Pour la sociologue Dominique Méda, les raisons d’organiser politiquement le partage du travail, plutôt que de laisser celui-ci se faire d’office sous l’action des forces du marché, sont toujours les mêmes qu’il y a vingt ans : non seulement réduire le chômage, mais aussi « lutter contre le temps partiel subi et les petits temps de travail en général destinés aux femmes », cela afin de « rééquilibrer les investissements des hommes et des femmes dans le travail, la vie domestique et familiale et le temps personnel ».

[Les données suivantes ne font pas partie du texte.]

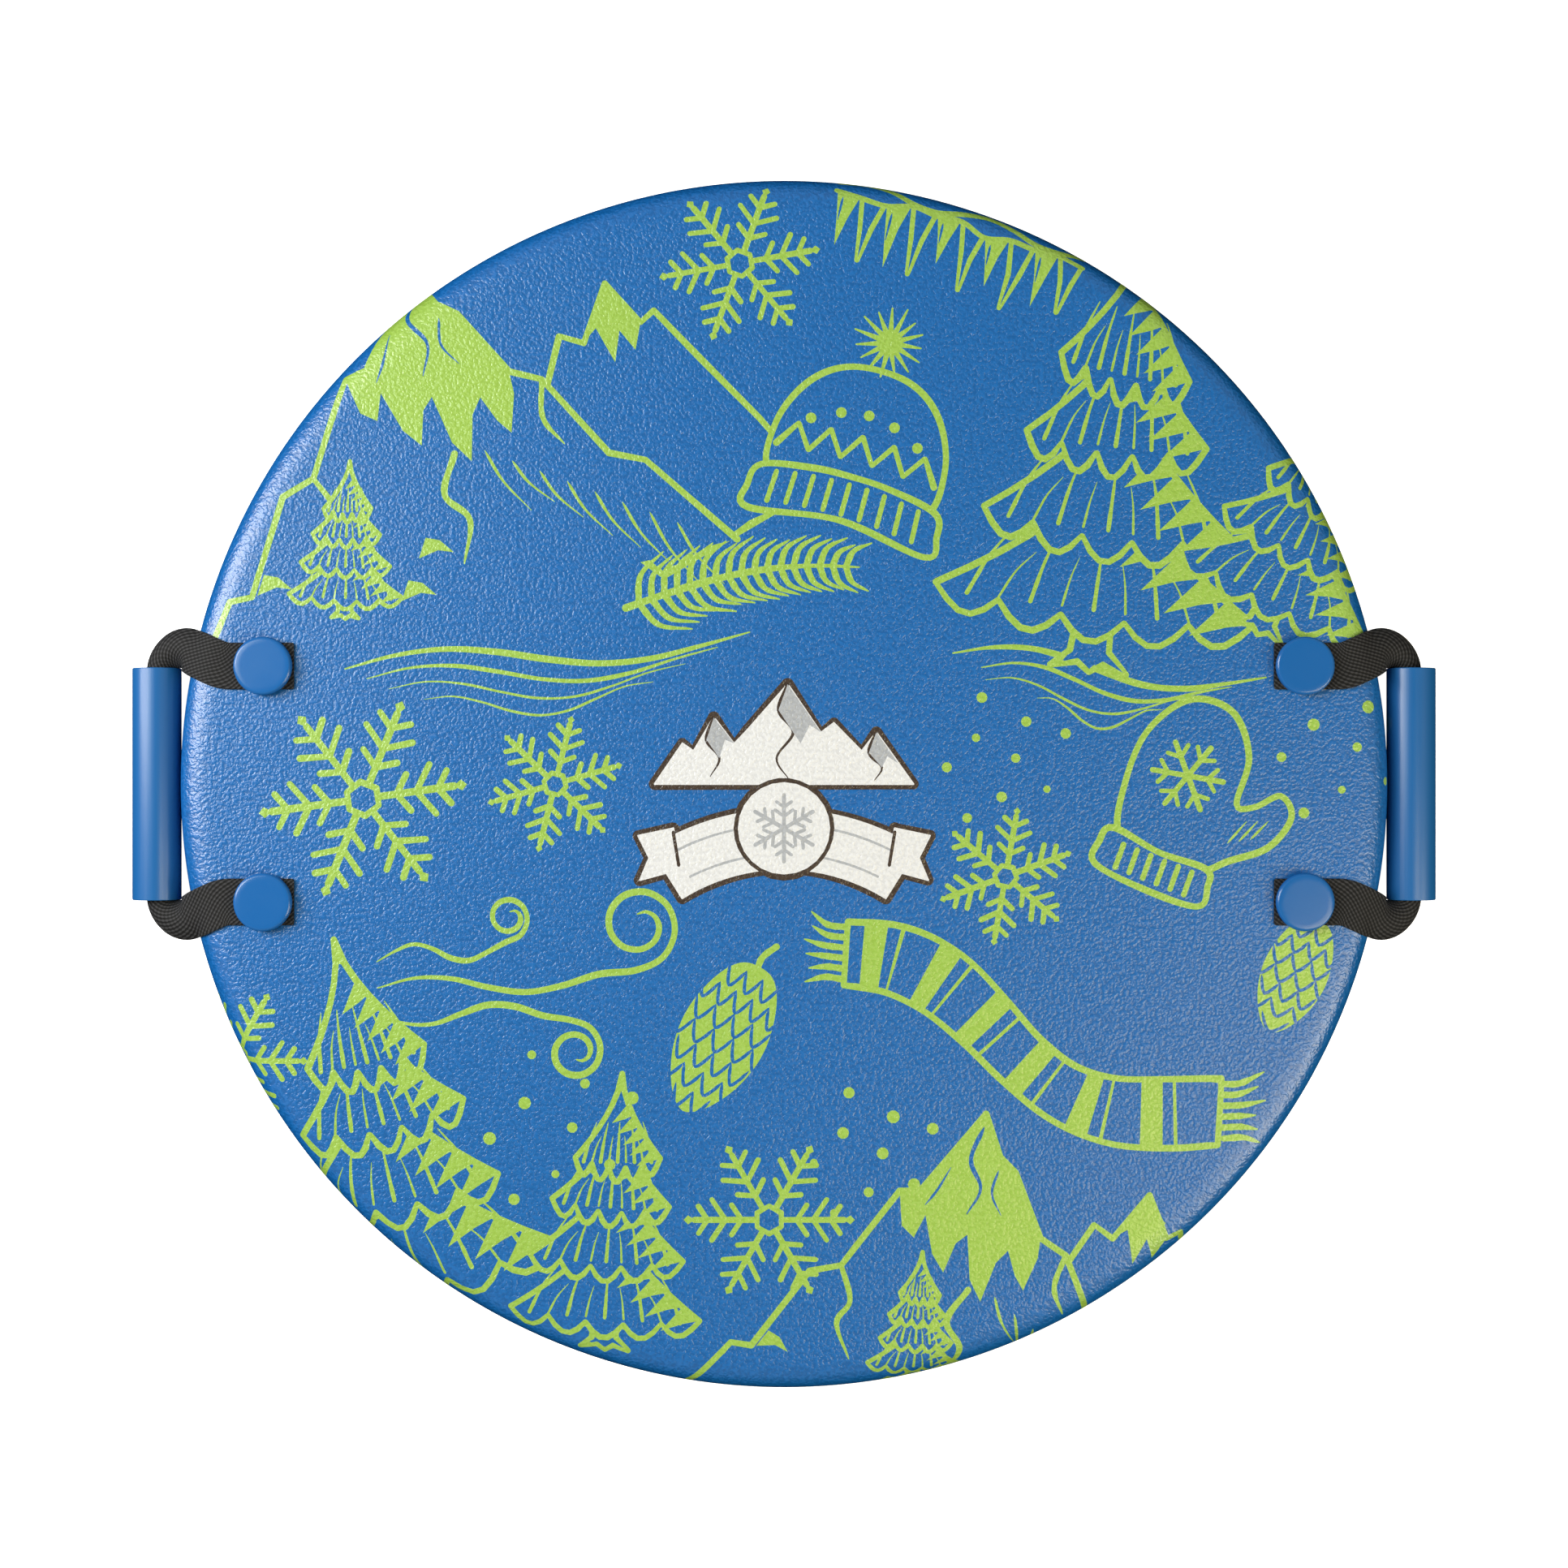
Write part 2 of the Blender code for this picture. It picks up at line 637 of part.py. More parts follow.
def build_tubes(material, loops):
    """The two grip tubes, each on its own axis and hung on its loop."""
    mesh = tube_mesh()
    for side, turn in SIDES:
        place = (TUBE_X * math.cos(turn), 0, TUBE_Z)
        tube = add_object("grip_tube_" + side, mesh, PARTS, material, place, (math.pi / 2, 0, 0))
        turn_profile(tube, TUBE_STEPS)
        bpy.context.view_layer.update()
        loop = loops[side]
        tube.parent = loop
        tube.matrix_parent_inverse = loop.matrix_world.inverted()


def build_sled():
    """Builds every piece of the sled."""
    skin = build_skin(make_material("printed polyethylene skin", "3A74B4", 0.42))
    core = build_core(make_material("expanded polyethylene foam", "E9EDF0", 0.85))
    slick = build_slick(make_material("slick polyethylene sheet", "2458A0", 0.28))
    cut_fastener_holes(skin, core, slick)
    button_material = make_material("moulded polypropylene", "3A7CBE", 0.36)
    plug_material = make_material("moulded polypropylene plug", "2F6AAE", 0.40)
    build_fasteners(button_material, plug_material)
    webbing = make_material("polypropylene webbing", "2B2B2D", 0.80)
    build_tabs(webbing)
    loops = build_loops(webbing)
    build_tubes(make_material("extruded polyethylene tube", "4079BA", 0.32), loops)
    keep_flats_flat()


clear_scene()
PARTS = new_collection("foam snow sled")
CUTTERS = new_collection("cutters")
build_sled()
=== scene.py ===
"""Looks of the round foam snow sled: printed skin, foam, slick sheet, buttons and handles.

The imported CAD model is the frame. Every piece is in metres in that frame, with +Z up, +Y the front
of the sled and +X the rider's right. Round pieces are turned again with finer steps than the CAD's,
the print is cut into the skin's own mesh, and each strap is one unbroken length of webbing.
"""

from __future__ import annotations

import json
import logging
import math
import random
from collections.abc import Sequence
from dataclasses import dataclass, field
from enum import Enum
from typing import Any

import bmesh
import bpy
import numpy as np
from bpy.types import Material, Mesh, Node, NodeSocket, NodeTree, Object
from mathutils import Matrix, Vector
from mathutils.geometry import delaunay_2d_cdt

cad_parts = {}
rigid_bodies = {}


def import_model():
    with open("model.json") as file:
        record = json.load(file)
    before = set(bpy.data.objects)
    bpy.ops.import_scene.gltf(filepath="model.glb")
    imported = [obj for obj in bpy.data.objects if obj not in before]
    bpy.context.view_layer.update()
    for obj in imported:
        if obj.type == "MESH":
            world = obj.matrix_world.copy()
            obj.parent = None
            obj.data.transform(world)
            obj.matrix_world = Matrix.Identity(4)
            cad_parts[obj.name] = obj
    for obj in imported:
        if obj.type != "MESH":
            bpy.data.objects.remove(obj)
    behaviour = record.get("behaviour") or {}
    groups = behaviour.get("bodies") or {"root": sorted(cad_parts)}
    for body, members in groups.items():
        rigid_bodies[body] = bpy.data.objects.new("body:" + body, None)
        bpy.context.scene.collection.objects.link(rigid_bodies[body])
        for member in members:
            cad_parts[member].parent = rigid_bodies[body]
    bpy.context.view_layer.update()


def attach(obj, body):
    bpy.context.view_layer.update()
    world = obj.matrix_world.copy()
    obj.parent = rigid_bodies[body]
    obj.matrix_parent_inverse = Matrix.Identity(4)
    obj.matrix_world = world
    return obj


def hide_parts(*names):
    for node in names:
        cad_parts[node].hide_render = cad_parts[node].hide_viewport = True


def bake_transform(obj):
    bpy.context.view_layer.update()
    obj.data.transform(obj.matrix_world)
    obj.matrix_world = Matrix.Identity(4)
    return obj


LOG = logging.getLogger("foam_snow_sled")

MM = 0.001

# Widths of the print's lines on the film, in millimetres
LINE_MM, MIDDLE_LINE_MM, FINE_LINE_MM = 3.6, 2.4, 1.4
# Where a line turns more than this, in radians, its outer side gets another point
ROUND_TURN = 0.35
# Points of the film's plan closer than this are one point
WELD_MM = 0.004
# The film leaves out the triangles whose middle lies this near its end, in millimetres, or within
# this share of a hole's radius
END_TRIM_MM, HOLE_TRIM = 0.02, 0.995
# Edges sharper than this stay sharp where a mesh is shaded smooth
SHARP_EDGE_DEG = 38.0
# A colour mix takes its factor at socket 0 and its colours at 6 and 7, and gives the mix at 2
COLOUR_MIX = {"out": 2, "data_type": "RGBA"}

Point = tuple[float, float] | Vector


class Side(Enum):
    """The two handles, by the sign of their place along X."""

    RIGHT = 1
    LEFT = -1


class Ink(Enum):
    """The inks of the print, as sRGB hex. Film is the blue that the others are printed on."""

    FILM = "0E60A8"
    LIME = "96BC4D"
    WHITE = "D9DBDF"
    SILVER = "A6AAB1"
    CHARCOAL = "3B2E26"


# Each ink's paler tone, a painted glint on the pebbles' high points, and its darker tone, painted
# shade in the creases
GRAIN_GLINT_AND_SHADE = {
    Ink.FILM: ("1E6CB8", "0C5090"),
    Ink.LIME: ("A0C25F", "87AB3D"),
    Ink.WHITE: ("E4E6E9", "C9CBD0"),
    Ink.SILVER: ("B2B6BC", "989CA3"),
    Ink.CHARCOAL: ("463830", "2E241D"),
}


class Motif(Enum):
    """The drawings that the print is made of, each named for the pen's method that draws it."""

    PINE = "pine"
    PEAK = "peak"
    FLAKE = "flake"
    WIND = "wind"
    ICICLES = "icicles"
    SPRIG = "sprig"
    CONE = "cone"
    MITTEN = "mitten"
    HAT = "hat"
    SCARF = "scarf"
    DRIFT = "drift"
    DOTS = "dots"
    BADGE = "badge"


def linear(hex_colour: str) -> tuple[float, float, float, float]:
    """Turns an sRGB hex colour to linear light with full alpha.

    Args:
        hex_colour: six hex digits, such as 3A73B5.

    Returns:
        Red, green, blue and alpha from 0 to 1.
    """
    channels = [int(hex_colour[i : i + 2], 16) / 255 for i in (0, 2, 4)]
    lit = [c / 12.92 if c <= 0.04045 else ((c + 0.055) / 1.055) ** 2.4 for c in channels]
    return (*lit, 1.0)


def feed(node: Node, inputs: dict[str | int, Any]) -> None:
    """Fills a node's inputs.

    Args:
        node: the node.
        inputs: for each input's name or number, its value or the output that feeds it.
    """
    for key, value in inputs.items():
        if isinstance(value, NodeSocket):
            node.id_data.links.new(value, node.inputs[key])
        else:
            node.inputs[key].default_value = value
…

Même si la conversion écologique qu’elle promeut devrait être créatrice d’emplois, et peut-être même nécessiter davantage de travail humain qu’aujourd’hui, elle espère que « nous répartirons l’ensemble de ce volume supplémentaire d’emploi sur l’ensemble de la population active. La moindre des choses est de viser une norme de travail égale pour les hommes et les femmes, et si l’on considère le temps consacré au “care”, alors la norme hebdomadaire doit sans doute être réduite ». (...)

Comment comprendre, alors, la frilosité des gauches sur la question ? La version défendue par Hidalgo, on l’a vu, reposerait sur le volontariat. Et si les Insoumis affichent volontiers l’objectif d’une 6e semaine de congé payé ou de la retraite à 60 ans, ils se contentent d’appeler à une « application réelle » des 35 heures, sans généralisation immédiate des 32 heures. Même chez les Verts, pour qui la RTT fait partie de leur ADN idéologique, Éva Sas préfère parler de « réduction du travail tout au long de la vie », et entend rester « sur la priorité du pouvoir d’achat ».

La réponse réside dans le vécu de la RTT mise en œuvre par la gauche plurielle. « L’image des 35 heures a tué le débat », constate amèrement Pierre Larrouturou, qui distingue entre la première loi Aubry, qui ne changeait pas la définition du temps de travail et conditionnait les aides à la création d’emplois, et la seconde loi Aubry, dans laquelle le patronat a gagné la flexibilisation du temps de travail et des exonérations non conditionnées. « À l’hôpital, ça a été le bazar, ajoute-t-il, mais parce que le gouvernement n’a pas ouvert d’écoles d’infirmières afin de compenser les RTT par des embauches. » (...)

En somme, sans planification organisant le primat des besoins sociaux et écologiques sur la profitabilité des entreprises, les 32 heures pourraient se réduire à un aménagement du même système insoutenable qu’aujourd’hui. La même chose vaut pour l’augmentation des salaires, qui vise à améliorer l’accès aux résultats de la production capitaliste, mais ne porte pas sur le contenu et encore moins le principe de cette dernière.